Here’s the thing about life – you never know where one small event will lead.
Recently I wrote about being grateful for a chain of events that brought me to right here, right now, this place where my book is on Amazon and one of my lifelong dreams has come true. But none of that would have happened without a long chain of events, one that started back in 2008 when my friend Elaine talked me into starting a blog. One in which I made a connection with an editor who became a friend – Libbye Morris.
I began the I Love New Mexico Blog for a lot of reasons, but mostly for writing practice. Back when about a hundred people were blogging and everyone else was on MySpace, I read an article where Gary Vaynerchuk said if you were going to blog, you’d better pick a topic you loved.
I Love New Mexico was filled with New Mexico stories and recipes and history, scenery and travel ideas. I tagged it “All things New Mexico.” It didn’t have any parameters other than that what I wrote needed to be connected with where I lived.
One day in 2010, I received a message from a woman named Libbye Morris who said she grew up in Ft. Sumner, asking if she might write a blog post about the Billy the Kid Museum there. I wasn’t excited – the museum is so kitchy as to seem almost pseudo-historic. But I knew that allowing guest posts was considered good form.
And then she sent me the post.
It was a story about her personally and the years of her childhood when she worked at the Billy the Kid Museum in the 70s. It revealed the kindness of Mr. Sweet, the owner, who invited Libbye and her mom to work at the museum. It discussed the guests from all over the world, the goofy displays, the curio shop. It was beautifully written. You can read it here.
Libbye Morris had the fourth grade job I always wanted. And she wrote a great blog post. What I didn’t know at the time was that she was an accomplished editor and ghost writer. If you have a book in your head or back pocket, Libbye can help you get it on paper and published. She’s a pro. Find her services and credentials here.
Fast forward to last spring when we were all shut down due to COVID. I decided to revive the I Love New Mexico blog, which had languished on a sideline while I built my real estate business. It was on my Quantum Leap Journal list, a place I checked every morning to remind myself where I was headed. Another thing on the Quantum Leap list was finishing and publishing my cancer memoir.
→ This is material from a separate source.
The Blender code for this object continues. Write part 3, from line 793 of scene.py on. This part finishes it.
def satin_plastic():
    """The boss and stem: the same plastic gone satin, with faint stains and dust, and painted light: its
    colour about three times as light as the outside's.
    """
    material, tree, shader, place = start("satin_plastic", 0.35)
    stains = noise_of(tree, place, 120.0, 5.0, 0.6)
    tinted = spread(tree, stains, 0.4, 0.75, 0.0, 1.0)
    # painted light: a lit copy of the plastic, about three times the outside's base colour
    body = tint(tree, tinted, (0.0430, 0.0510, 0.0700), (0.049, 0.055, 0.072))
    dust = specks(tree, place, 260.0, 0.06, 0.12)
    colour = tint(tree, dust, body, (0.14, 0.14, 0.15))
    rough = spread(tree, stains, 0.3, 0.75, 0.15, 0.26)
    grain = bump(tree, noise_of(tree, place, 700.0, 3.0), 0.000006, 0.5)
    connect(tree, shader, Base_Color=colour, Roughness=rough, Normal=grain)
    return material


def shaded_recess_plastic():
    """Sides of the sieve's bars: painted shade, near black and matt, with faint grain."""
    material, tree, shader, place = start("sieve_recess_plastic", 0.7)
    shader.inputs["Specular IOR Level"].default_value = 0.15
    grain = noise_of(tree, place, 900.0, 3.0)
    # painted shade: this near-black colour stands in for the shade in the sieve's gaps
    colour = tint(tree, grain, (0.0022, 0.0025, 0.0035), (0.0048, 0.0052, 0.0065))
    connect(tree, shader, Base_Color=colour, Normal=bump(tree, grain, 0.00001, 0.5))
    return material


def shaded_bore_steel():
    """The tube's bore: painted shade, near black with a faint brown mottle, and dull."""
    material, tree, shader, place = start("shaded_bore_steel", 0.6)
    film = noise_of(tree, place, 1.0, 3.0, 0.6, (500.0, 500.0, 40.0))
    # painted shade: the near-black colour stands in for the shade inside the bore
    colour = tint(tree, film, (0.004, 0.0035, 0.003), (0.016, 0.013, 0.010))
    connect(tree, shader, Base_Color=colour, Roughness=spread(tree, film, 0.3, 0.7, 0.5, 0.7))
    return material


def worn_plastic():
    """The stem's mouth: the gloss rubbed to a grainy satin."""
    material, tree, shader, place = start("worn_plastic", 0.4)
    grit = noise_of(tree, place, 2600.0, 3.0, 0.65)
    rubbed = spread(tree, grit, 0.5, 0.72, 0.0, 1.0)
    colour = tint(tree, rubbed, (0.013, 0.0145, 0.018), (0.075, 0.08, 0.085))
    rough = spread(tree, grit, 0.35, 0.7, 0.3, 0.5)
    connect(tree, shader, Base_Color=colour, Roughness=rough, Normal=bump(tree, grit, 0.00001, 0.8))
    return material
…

With all the time at home afforded by the pandemic, I started blogging again, which lead to me posting blog posts on LinkedIn, which lead to a like from Libbye. Little did I know that Libbye worked for years with Amazon Create Space, helping people like me refine manuscripts that became Print On Demand books.
We began a conversation, two New Mexico women who were randomly connected long ago. I checked out her website and then very tentatively asked what her services cost. I obviously needed a professional editor to (once again) wade through the manuscript I was refining.
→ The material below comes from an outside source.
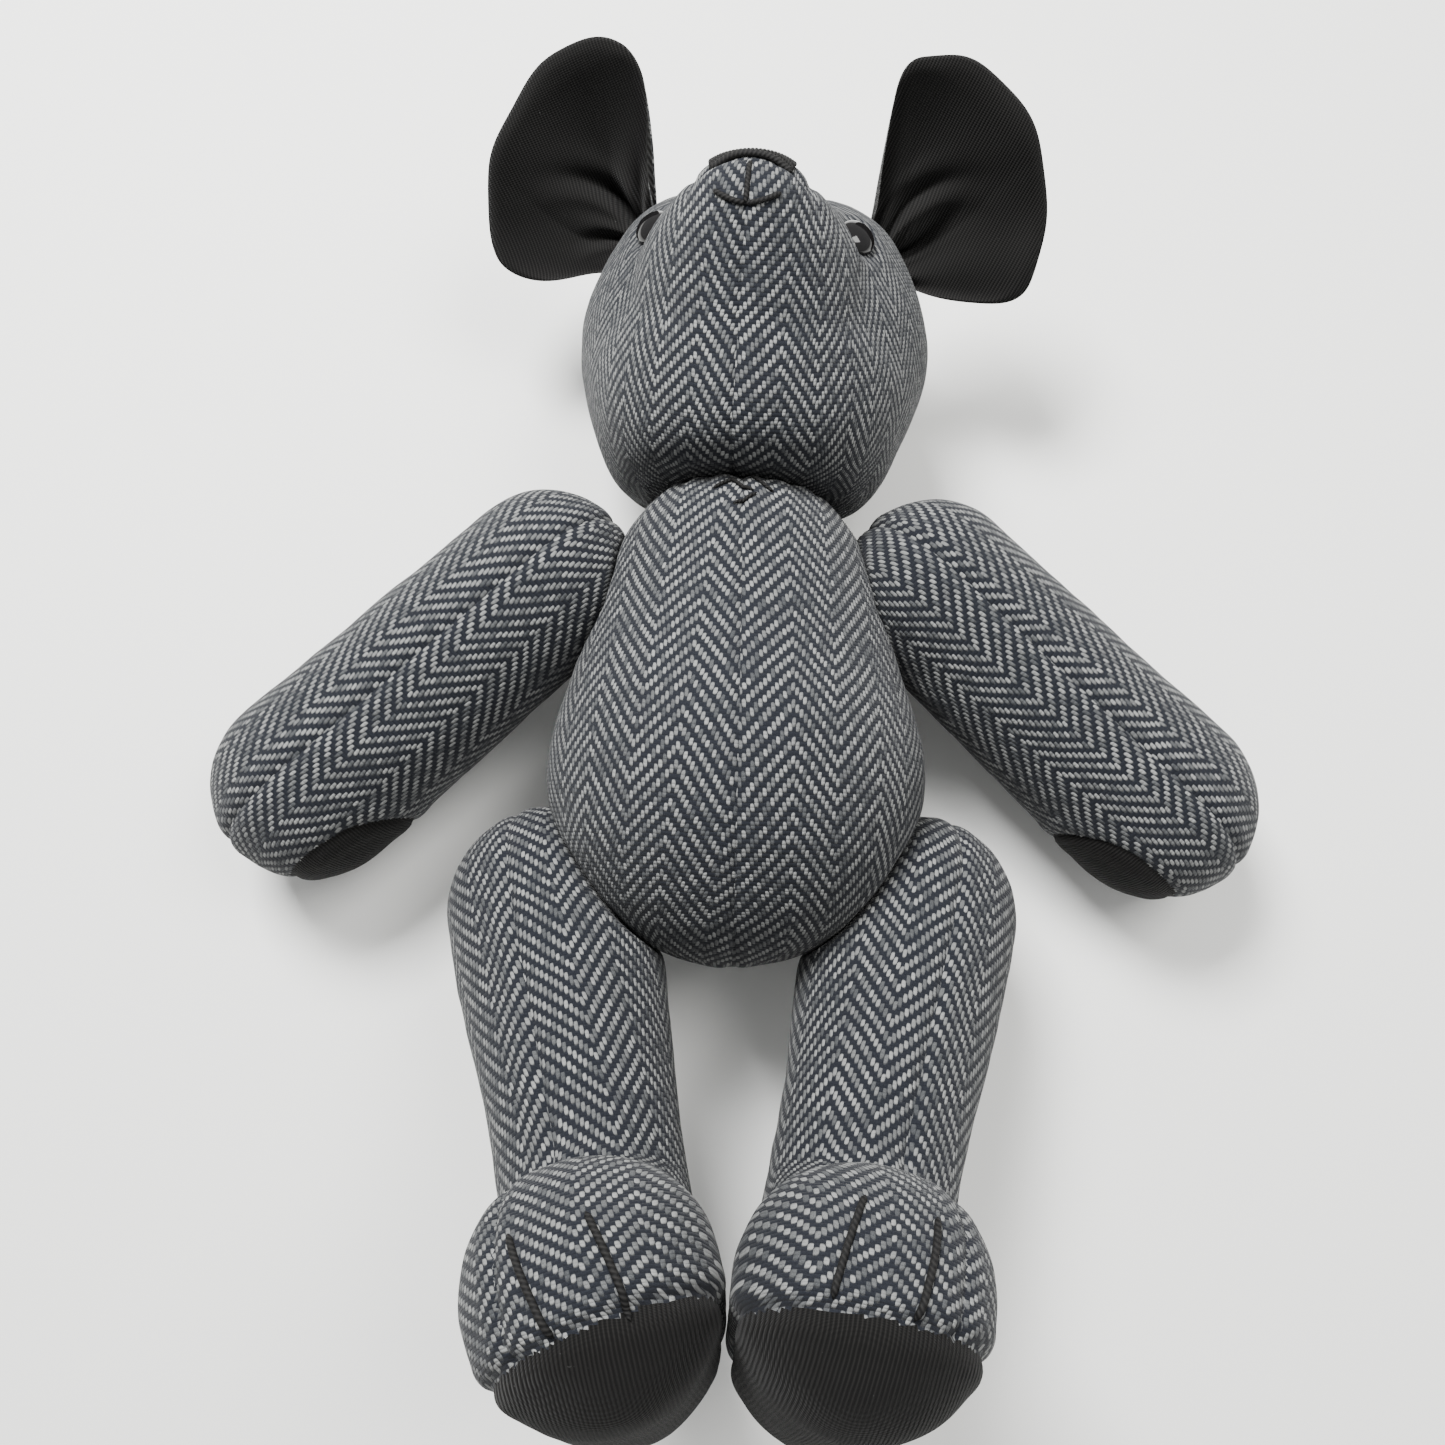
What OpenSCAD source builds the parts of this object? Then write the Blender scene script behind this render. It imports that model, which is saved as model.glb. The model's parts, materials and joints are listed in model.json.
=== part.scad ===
// Jointed teddy bear, lying on its back with its arms out and its feet together.
// +Z is the bear's front, +Y points to its head, and its own left side is +X.
// The origin is the middle of the flat patch of the back that it rests on.

/* [Torso] */
// Radius of the belly, the wide lower end of the torso
belly_r = 57; // [50:0.5:68]
// Radius of the chest, the narrow upper end of the torso
chest_r = 41; // [37:0.5:49]
// Distance from the belly's centre up to the chest's centre
torso_len = 56; // [48:0.5:68]
// How much closer to the floor the chest's centre lies than the belly's
chest_drop = 2; // [0:0.5:5]
// Depth that the resting back is pressed flat
back_flat = 3; // [2:0.5:5]
// Radius of the flat on the chest under the neck joint
neck_flat_r = 25.5; // [23:0.5:29]
// Radius of the flat that the shoulder joint pulls into the chest
shoulder_flat_r = 15.5; // [15:0.25:18]
// Radius of the round hollow in the torso that the arm's end turns in
shoulder_hollow_r = 26; // [25:0.5:28]
// Radius of the flat that the hip joint pulls into the belly
hip_flat_r = 27.5; // [25:0.5:32]

/* [Head] */
// Radius of each cheek
cheek_r = 48; // [42:0.5:54]
// Distance of each cheek's centre from the middle of the head
cheek_out = 9; // [6:0.5:14]
// Height of the cheeks' centres above the neck joint
cheek_up = 52; // [46:0.5:62]
// Radius of the jowl
jowl_r = 50; // [44:0.5:56]
// Height of the jowl's centre above the neck joint
jowl_up = 27; // [24:0.5:32]
// Radius of the muzzle where it leaves the face
muzzle_r = 36; // [32:0.5:40]
// Radius of the muzzle's tip
muzzle_tip_r = 16; // [14:0.5:19]
// Distance that the muzzle's tip centre stands in front of the neck's axis
muzzle_out = 50; // [44:0.5:58]
// Height of the muzzle's tip centre above the neck joint
muzzle_up = 68; // [60:0.5:78]
// Angle that the neck leans towards the bear's left
neck_lean = 2.5; // [0:0.5:6]
// Angle that the head is sewn on askew, on top of the lean
head_tilt = 1.5; // [0:0.5:4]
// Angle that the head is turned about the neck's axis
head_turn = -4; // [-15:1:15]

/* [Ears] */
// Width of an ear across its outward direction
ear_w = 76; // [60:1:84]
// Length of an ear from the head outwards
ear_len = 58; // [48:1:66]
// Radius of the hollow that the ear is cupped to
ear_cup_r = 80; // [60:1:110]

/* [Arms] */
// Radius of the arm's shoulder end
arm_r = 28; // [26:0.5:31]
// Radius of the paw
paw_r = 31; // [28:0.5:35]
// Distance from the shoulder end's centre to the paw's centre
arm_len = 100; // [84:1:120]
// Distance from the shoulder end's centre to its flat face
arm_flat = 23.3; // [21:0.1:25]
// Angle that the arm hangs below straight out to the side
arm_down = 41.5; // [35:0.5:50]
// Angle that the arm slopes towards the floor
arm_drop = 8; // [6:0.5:10]
// Radius of the round paw pad
pad_r = 20; // [14:0.5:23]

/* [Legs] */
// Radius of the thigh
thigh_r = 32; // [29:0.5:35]
// Radius of the leg just above the foot
ankle_r = 25.5; // [21:0.5:28]
// Distance from the thigh's centre to the foot's middle line
leg_len = 120; // [100:1:135]
// Distance from the thigh's centre to its flat face
thigh_flat = 19.2; // [17:0.1:23]
// Radius of the heel
heel_r = 27; // [25:0.5:30]
// Radius of the toe
toe_r = 30; // [28:0.5:34]
// Distance that the toe's centre stands in front of the leg's axis
toe_out = 40; // [32:0.5:48]
// Distance from the foot's middle line down to the sole's seam
sole_seam = 8; // [4:0.5:12]
// Angle that the legs are raised off the floor
leg_raise = 27; // [20:1:34]
// Angle that the legs lean in to each other
leg_in = 13.1; // [10:0.1:13.6]

/* [Cloth and face] */
// Thickness of the tweed with its backing
cloth_t = 1.6; // [1.2:0.1:2.2]
// Thickness of each layer of an ear
ear_t = 1.5; // [1:0.1:2.2]
// Diameter of a safety eye
eye_d = 12; // [10:0.5:14]
// Thickness of the embroidery thread
thread_d = 1.4; // [1:0.1:2]

/* [Joints] */
// Radius of the neck discs
neck_disc_r = 20; // [16:0.5:22]
// Radius of the shoulder discs
shoulder_disc_r = 13.5; // [11:0.5:14]
// Radius of the hip discs
hip_disc_r = 20; // [16:0.5:23]
// Thickness of a hardboard disc
disc_t = 2.5; // [2:0.1:3.5]
// Radius of a washer
washer_r = 6; // [5:0.5:8]
// Thickness of a washer
washer_t = 1; // [0.8:0.1:1.4]
// Radius of a cotter pin's shaft
pin_r = 1.5; // [1.2:0.1:2]
// Radial running clearance of the pin in discs and washers
pin_clear = 0.08; // [0.05:0.01:0.1]
// Gap between the two clothed faces of a joint
joint_gap = 0.6; // [0.4:0.1:1.2]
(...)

And I was very insecure. After having my book eviscerated at a manuscript boot camp two years earlier, I had no confidence in my material. It wasn’t literary enough to get a positive response with the professional writer I met at the Boot Camp.
But Libbye offered to do an edit. We bartered my coaching services for her formidable skills.
And then she emailed me with these words.
“You are an incredible writer…one of the best writers I have known. And I edited several hundred memoir and other nonfiction book manuscripts when I was an editor for CreateSpace/Amazon.com. You use humor masterfully. You use dialogue masterfully. You are adept at varying your sentence length to enhance readability–short, long, super-short, medium. Excellent!
You also excel at sharing your most genuine self with your readers, without holding back on your fears, hopes, and insecurities. I have to work on a deadline now, but I did not want to stop reading! Your prose is so engaging, and your story so interesting, that it makes your manuscript a page-turner.”
Those of you who feel you’re amateur writers get it. You know how powerful this type of praise is from someone with experience like Libbye.
I was euphoric. And this morning I realized that I still owe Libbye three coaching sessions, which was our arrangement for payment.
So this is partially a celebration of encouragement, how generous words can get someone unstuck and out of fear. But it’s also a plug for Libbye. She did an excellent job of editing, but more importantly, she gave me the courage to keep moving forward, to believe in myself and my words.
Today I’m grateful for old connections, especially the random way Libbye and I crossed paths.
I’m grateful for the Quantum Leap Journal that kept my dreams right where I saw them every day. But mostly I’m grateful for Libbye, for her taking the time to work with me and for then seeing what I couldn’t see myself.
Without Libbye, Lifesaving Gratitude might not be published right now. She deserves my gratitude.